----- SUPPLIED INFORMATION -----

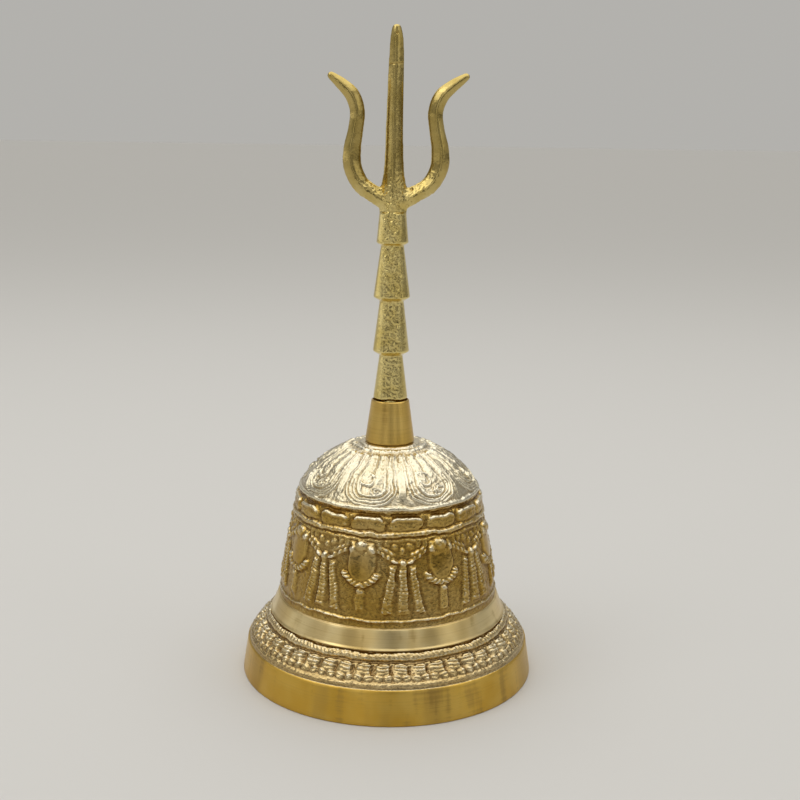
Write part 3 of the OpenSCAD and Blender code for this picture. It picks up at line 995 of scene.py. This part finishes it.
def tine_rings(stations, lean, mirror=1):
    """Rings along a tine, each a diamond with soft corners; lean moves its ridges across, in half widths."""
    path = smooth_path(stations, 8)
    line, width = path[:, :2] * [mirror, 1], path[:, 2]
    way = directions(line)
    width = rounded_ends(line, width, 0.8)[:, None]
    spin = np.linspace(0, 2 * math.pi, 112, endpoint=False)[None, :]
    side, front = (np.sign(wave(spin)) * np.abs(wave(spin)) ** TINE_CORNER for wave in (np.cos, np.sin))
    across = width * (side + lean * mirror * (1 - np.abs(side)))
    depth = width * front * TINE_DEPTH
    return np.stack([
        line[:, 0:1] + way[:, 1:2] * across, -depth, line[:, 1:2] - way[:, 0:1] * across], axis=-1)


def fuse(name, parts, cell):
    """One closed skin, in cells of a given size, over overlapping closed parts."""
    points, quads, count = [], [], 0
    for grid in parts:
        rows, columns = grid.shape[:2]
        points.append(grid.reshape(-1, 3))
        quads.append(ring_quads(rows, columns) + count)
        count += rows * columns
    mesh = mesh_from(name, np.concatenate(points), np.concatenate(quads), check=False)
    rough = add_object(name + "_rough", mesh)
    skin = rough.modifiers.new("skin", "REMESH")
    skin.mode = "VOXEL"
    skin.voxel_size = cell * MM
    whole = bpy.context.evaluated_depsgraph_get()
    fused = bpy.data.meshes.new_from_object(rough.evaluated_get(whole))
    bpy.data.objects.remove(rough)
    bpy.data.meshes.remove(mesh)
    fused.name = name
    return fused


def neighbour_mean(values, edges):
    """For each point, the mean of a value over its neighbours."""
    count = np.bincount(edges.ravel(), minlength=len(values)).astype(float)
    total = np.zeros_like(values)
    for near, far in ((0, 1), (1, 0)):
        for axis in range(values.shape[1]):
            total[:, axis] += np.bincount(edges[:, near], values[edges[:, far], axis], len(values))
    return total / count[:, None]


def move_points(mesh, points):
    """Puts a mesh's points at new places, in millimetres."""
    mesh.vertices.foreach_set("co", (points * MM).astype(np.float32).ravel())
    mesh.update()


def smooth_casting(points, edges):
    """Points pulled towards their neighbours, most of all on the tines and round the fork."""
    fork = stretch(points[:, 2], 152, 156, 163.5, 167)
    tines = ease(158, 164, points[:, 2])
    for number in range(SMOOTHINGS):
        local = np.maximum(0.6 * fork, 0.6 * tines if number < TINE_SMOOTHINGS else 0)[:, None]
        weight = 0.5 if number < WHOLE_SMOOTHINGS else local
        points = points + weight * (neighbour_mean(points, edges) - points)
    return points


def casting_flaws(points):
    """How deep the pits and the crack are at each point, as a share of a pit's depth."""
    pits = sum(ease(wide, 0.3 * wide, np.linalg.norm((points - place) * [1, 0.7, 1.2], axis=1))
               for place, wide in CASTING_PITS)
    crack = slab(points[:, 2] - CRACK_Z - 0.12 * points[:, 0], 0.3, 0.2)
    return pits + 0.35 * crack * ease(0, -0.5, points[:, 1])


def make_handle(finish):
    """The handle's casting: the stem and the three tines in one closed skin."""
    left_tine = [(x * LEFT_SHARE, z, width) for x, z, width in RIGHT_TINE]
    mesh = fuse("trident_casting", [
        stem_rings(), tine_rings(MIDDLE_TINE, MIDDLE_LEAN), tine_rings(RIGHT_TINE, SIDE_LEAN),
        tine_rings(left_tine, SIDE_LEAN, -1)], CELL)
    points = np.empty(len(mesh.vertices) * 3)
    mesh.vertices.foreach_get("co", points)
    edges = np.empty(len(mesh.edges) * 2, np.int32)
    mesh.edges.foreach_get("vertices", edges)
    edges = edges.reshape(-1, 2)
    points = smooth_casting(points.reshape(-1, 3) / MM, edges)
    move_points(mesh, points)
    normals = np.empty(points.size, np.float32)
    mesh.vertex_normals.foreach_get("vector", normals)
    normals = normals.reshape(-1, 3)
    strip = ease(3.1, 2.5, np.abs(points[:, 0]))
    face = strip * ease(0.5, 0.8, np.abs(normals[:, 1])) * ease(161, 156, points[:, 2])
    face = face * (0.5 + 0.5 * ease(105, 150, points[:, 2]))
    rough = 0.012 + 0.12 * face + 0.08 * stretch(points[:, 2], 152, 156, 158, 170)
    hidden = points[:, 2] < STEM_FOOT_Z + 0.2
    flaws = casting_flaws(points)
    swell = np.where(hidden, 0, rough * layered_noise(points, HANDLE_LUMPS) - 0.45 * flaws)
    points += swell[:, None] * normals
    move_points(mesh, points)
    curve = -((neighbour_mean(points, edges) - points) * normals).sum(axis=1, keepdims=True)
    for _ in range(2):
        curve = neighbour_mean(curve, edges)
    # On the handle this attribute holds worn lightness alone, with no painted highlight: lighter on convex
    # curves, darker in hollows, the pits and the crack.
    store(mesh, "wear_and_sheen", 0.55 + 4.5 * curve[:, 0] - 0.6 * flaws)
    store(mesh, "rough_cast", face)
    mesh.materials.clear()
    mesh.materials.append(finish)
    return add_object("trident_casting", mesh)


# ---------------- the ferrule, the fixings and the clapper

def make_ferrule(finish):
    """The conical collar, with a socket in its top for the handle's foot."""
    low, high = FERRULE_LOW[2], FERRULE_HIGH[2]
    foot_r, top_r, chamfer = FERRULE_HIGH[0], 6.2, 0.35
    socket_r = top_r - 0.55
    corners = [
        (BORE_R, low), (foot_r - 0.45, low), (foot_r, low + 0.45), (top_r, high - chamfer),
        (top_r - chamfer, high), (socket_r, high), (socket_r, high - SOCKET_DEPTH),
        (BORE_R, high - SOCKET_DEPTH)]
    return turn("ferrule_turned", soften(corners, 0.08), finish, 0.6)


EYE_Z, EYE_R, EYE_WIRE = 63.8, 3.6, 1.2
RING_Z, RING_R, RING_WIRE = 58.3, 4.0, 0.8
LOOP_Z, LOOP_R, ROD_R = 53.2, 3.0, 1.0
THREAD_PITCH, THREAD_DEPTH = 0.8, 0.17
BALL_Z, BALL_R, BALL_FOOT_Z = 15.5, 7.5, 8.0


def eye_path(centre_z, radius, wire, top_z):
    """A line down the axis that bends into a closed eye: from its top, round, and back to its neck."""
    turns = np.radians(np.linspace(62, 62 - 304, 64))
    circle = np.stack([radius * np.cos(turns), centre_z + radius * np.sin(turns)], axis=-1)
    top, neck = (0, top_z), (0, centre_z + radius + 1.6 * wire)
    steps = 12
    lead = smooth_path([top, neck, (0.1, centre_z + radius + 0.9 * wire), tuple(circle[0])], steps)
    return np.concatenate([even_points([top, neck], 0.1)[:-1], lead[steps:-1], circle])


def make_eye_bolt(finish):
    """A threaded stud, bent to an eye at its foot."""
    top_z = box_mm("eye_bolt")[1][2]
    path = eye_path(EYE_Z, EYE_R, EYE_WIRE, top_z)
    height, length = path[:, 1], run_length(path)
    neck = top_z - (EYE_Z + EYE_R + 1.6 * EYE_WIRE)
    radii = EYE_WIRE + (STUD_R - EYE_WIRE) * ease(neck + 1.2, neck, length)
    radii = rounded_ends(path, radii, 0.4)
    columns = 48
    grid = bent_wire(path, radii, columns)
    turns = np.arange(columns)[None, :] / columns
    ridge = np.abs((height[:, None] / THREAD_PITCH + turns) % 1 - 0.5) * 2
    threaded = stretch(length, 0, 0.6, neck - 1.6, neck - 0.6)[:, None]
    middle = np.stack([path[:, 0], 0 * height, height], axis=-1)[:, None, :]
    grid = middle + (grid - middle) * (1 - THREAD_DEPTH * ease(0.25, 0.8, ridge) * threaded)[..., None]
    return finished("eye_bolt_bent", grid, False, finish)


def make_washer(finish):
    """A stamped washer with soft edges."""
    low, high = box_mm("crown_washer")
    corners = [(BORE_R, low[2]), (high[0], low[2]), (high[0], high[2]), (BORE_R, high[2])]
    return turn("crown_washer_stamped", soften(corners, 0.15), finish, 0.5, 96)


def make_nut(finish):
    """A six-sided nut, chamfered on its corners and in its bore."""
    low, high = box_mm("lock_nut")
    flats = min(high[0] - low[0], high[1] - low[1]) / 2
    corner_r, chamfer = 2 * flats / math.sqrt(3), 0.3

    def six_sided(radius, height, angle):
        hexagon = flats / np.cos(np.radians(wrap(angle, 60)))
        cone = flats + chamfer + 1.9 * np.minimum(height - low[2], high[2] - height)
        outside = radius / corner_r * np.minimum(hexagon, cone)
        return np.where(radius > BORE_R + 0.7, outside, radius + 0 * angle)

    corners = [
        (BORE_R + chamfer, low[2]), (corner_r, low[2]), (corner_r, high[2]), (BORE_R + chamfer, high[2]),
        (BORE_R, high[2] - chamfer), (BORE_R, low[2] + chamfer)]
    return turn("lock_nut_six_sided", corners, finish, 0.2, 180, six_sided)


def make_ring(finish):
    """A wire ring whose two ends butt together."""
    turns = np.radians(np.linspace(200, 200 + 360, 145))
    path = np.stack([RING_R * np.cos(turns), RING_Z + RING_R * np.sin(turns)], axis=-1)
    radii = rounded_ends(path, np.full(len(path), RING_WIRE), 0.12)
    return finished("hanger_ring_closed", bent_wire(path, radii, across_y=True), False, finish)


def make_rod(finish):
    """The clapper's wire, with a peened head at its foot and a loop at its top."""
    foot_z = box_mm("clapper_rod")[0][2]
    path = eye_path(-LOOP_Z, LOOP_R, ROD_R, -foot_z) * [1, -1]
    length = run_length(path)
    radii = np.where(length < 0.85, ROD_R + 0.65 * np.sqrt(np.clip(length / 0.8, 0, 1)), ROD_R)
    return finished("clapper_rod_bent", bent_wire(path, rounded_ends(path, radii, 0.25)), False, finish)


def make_ball(finish):
    """The drilled ball, with a flat foot and a short neck."""
    bore, neck_r, neck_z = ROD_R + STUD_FIT, 2.2 * ROD_R, BALL_Z + BALL_R + 2.5
    flat = BALL_FOOT_Z + 0.25
    start = math.asin((flat - BALL_Z) / BALL_R)
    stop = math.acos((neck_r + 0.5) / BALL_R)
    rounds = np.linspace(start, stop, 60)
    sphere = [(BALL_R * math.cos(a), BALL_Z + BALL_R * math.sin(a)) for a in rounds]
    corners = [(bore, flat), *sphere, (neck_r, sphere[-1][1] + 0.6), (neck_r, neck_z - 0.3),
               (neck_r - 0.3, neck_z), (bore, neck_z)]
    return turn("clapper_ball_turned", corners, finish, 0.3, 128)


# ---------------- assembly

make_camera()
make_studio()
bright_brass = turned_brass()
steel = drawn_steel("drawn_steel", (0.60, 0.59, 0.57), (0.36, 0.31, 0.26))
plated = drawn_steel("plated_steel", (0.70, 0.69, 0.64), (0.52, 0.47, 0.38))
PIECES = [
    (make_shell([cast_relief(), bright_brass, cast_inside()]), "bell", "bell_shell", "cast_brass"),
    (make_ferrule(bright_brass), "bell", "ferrule", "turned_brass"),
    (make_handle(handle_casting()), "bell", "trident_handle", "handle_brass"),
    (make_eye_bolt(plated), "bell", "eye_bolt", "plated_steel"),
    (make_washer(plated), "bell", "crown_washer", "plated_steel"),
    (make_nut(bright_brass), "bell", "lock_nut", "turned_brass"),
    (make_ring(steel), "ring", "hanger_ring", "steel_wire"),
    (make_rod(steel), "clapper", "clapper_rod", "steel_wire"),
    (make_ball(bright_brass), "clapper", "clapper_ball", "turned_brass")]
for piece, body, node, slot_name in PIECES:
    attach(piece, body)
    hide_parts(node)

-----

> **WHAT IS ASKED**
From the first line above through the line that contains "mesh.update()", quote each line exactly. Output nothing more.

> **WRITTEN REPLY**
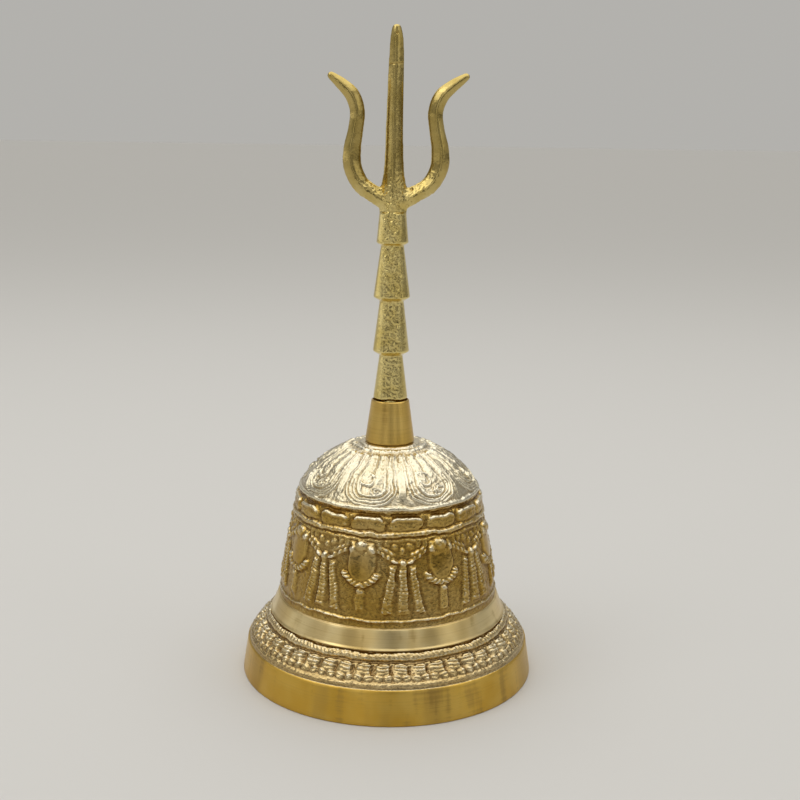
Write part 3 of the OpenSCAD and Blender code for this picture. It picks up at line 995 of scene.py. This part finishes it.
def tine_rings(stations, lean, mirror=1):
    """Rings along a tine, each a diamond with soft corners; lean moves its ridges across, in half widths."""
    path = smooth_path(stations, 8)
    line, width = path[:, :2] * [mirror, 1], path[:, 2]
    way = directions(line)
    width = rounded_ends(line, width, 0.8)[:, None]
    spin = np.linspace(0, 2 * math.pi, 112, endpoint=False)[None, :]
    side, front = (np.sign(wave(spin)) * np.abs(wave(spin)) ** TINE_CORNER for wave in (np.cos, np.sin))
    across = width * (side + lean * mirror * (1 - np.abs(side)))
    depth = width * front * TINE_DEPTH
    return np.stack([
        line[:, 0:1] + way[:, 1:2] * across, -depth, line[:, 1:2] - way[:, 0:1] * across], axis=-1)


def fuse(name, parts, cell):
    """One closed skin, in cells of a given size, over overlapping closed parts."""
    points, quads, count = [], [], 0
    for grid in parts:
        rows, columns = grid.shape[:2]
        points.append(grid.reshape(-1, 3))
        quads.append(ring_quads(rows, columns) + count)
        count += rows * columns
    mesh = mesh_from(name, np.concatenate(points), np.concatenate(quads), check=False)
    rough = add_object(name + "_rough", mesh)
    skin = rough.modifiers.new("skin", "REMESH")
    skin.mode = "VOXEL"
    skin.voxel_size = cell * MM
    whole = bpy.context.evaluated_depsgraph_get()
    fused = bpy.data.meshes.new_from_object(rough.evaluated_get(whole))
    bpy.data.objects.remove(rough)
    bpy.data.meshes.remove(mesh)
    fused.name = name
    return fused


def neighbour_mean(values, edges):
    """For each point, the mean of a value over its neighbours."""
    count = np.bincount(edges.ravel(), minlength=len(values)).astype(float)
    total = np.zeros_like(values)
    for near, far in ((0, 1), (1, 0)):
        for axis in range(values.shape[1]):
            total[:, axis] += np.bincount(edges[:, near], values[edges[:, far], axis], len(values))
    return total / count[:, None]


def move_points(mesh, points):
    """Puts a mesh's points at new places, in millimetres."""
    mesh.vertices.foreach_set("co", (points * MM).astype(np.float32).ravel())
    mesh.update()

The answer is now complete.